Was this dinner successful? Did it meet my goals? Upon leaving, one guest held up his hand, and gesturing with his thumb and forefinger 8cm apart joked, ‘Tonight we made the world this much better.’ Now I don’t know how Ed managed to calculate a 4,5% improvement in the ‘world’ from this one little dinner in Utrecht, but he must have been thinking about the huge effect of all of those ultimate meetings of the past. The ones in which some economists and agronomists from 1947 onward decided that we should be spending less money on food and more money on flat screen TVs and cars. And throw-away fashion. The stuff that makes the ‘Economy’ grow. Now if you subtract all that stuffy-stuff, factor in one heq of a lot of social engagement and carry the two, it seems you do end up getting something close to a 4,5% improvement. Ed, that is huge!

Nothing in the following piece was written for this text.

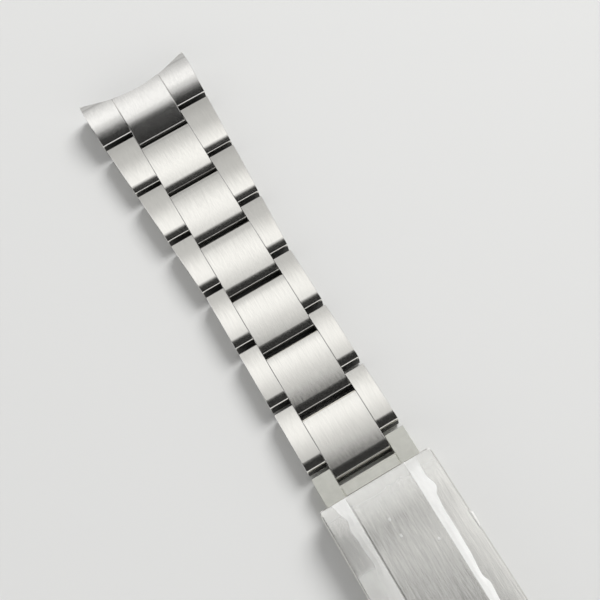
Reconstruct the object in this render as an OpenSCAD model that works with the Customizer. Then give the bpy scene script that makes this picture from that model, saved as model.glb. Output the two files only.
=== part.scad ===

The jack o' lantern gifted by Transition Town Utrecht starts to cave, and is taken on a one way trip to the Slim Pickins kitchen garden, Debra Solomon, culiblog.org
Who actually does know jack?

But seriously, on a practical level? The Ultimate Meeting had 24 guests. Transition Town Utrecht now knows 4 people in or related to the city council and 8 designers and 1 researcher that they can engage in setting up their food systems. Lekker Utregs has met at least 6 people that can be specifically useful in setting up their urban agriculture conference in November. 3 separate food entrepreneurs have met with 8 different people that have experience in setting up local food economies both on the farm and social entrepreneurial side. 8 internationally recognised designers have been introduced to the design principles of the Amish, the social design skills of the Transition Town movement and have opened themselves and their design practice to opportunities dealing with creating resilient (food) systems. One design magazine editor-in-chief was introduced to and became fascinated by the Transition Town movement. Probably more than but at least one conceptual artist and one researcher have learned about the activist tradition of Utrecht. And all 24 of us present at the Ultimate Meeting have committed ourselves to working to create food systems with a primarily social face. And that is huge.